Appellants criticize the trial court's instruction to the jury that:
"The law provides that a verdict in a civil case, such as this is, agreed to by five sixths or more of the jury, shall be the verdict of the jury. Each answer made by the jury shall be agreed to by at least ten jurors, and you are instructed the same five sixths of the jurors must agree to each answer."
". . . You are instructed to bear in mind that if the questions of the special verdict are not answered unanimously, then the same ten jurors must agree to each question."

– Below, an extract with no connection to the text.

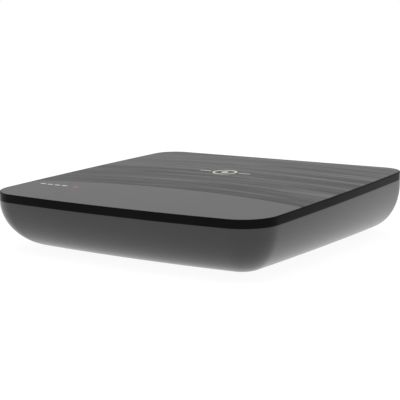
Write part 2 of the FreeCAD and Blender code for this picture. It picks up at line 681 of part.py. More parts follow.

It is submitted that the instruction is coercive and prejudicial. Certainly, the language used is peremptory and cannot be approved. Kasper v. Kocher (1942), 240 Wis. 629, 636, 4 N.W.2d 158. Since we reverse on other grounds we need not determine whether under the circumstances of this case the instruction amounted to prejudicial error, but such a charge should be avoided on retrial.
We see no reason why a new trial need be had on questions of damage but believe one to be necessary on the issues of causal negligence and assumption of risk, and we so direct.
By the Court. — Judgment reversed and cause remanded for further proceedings conforming to the opinion.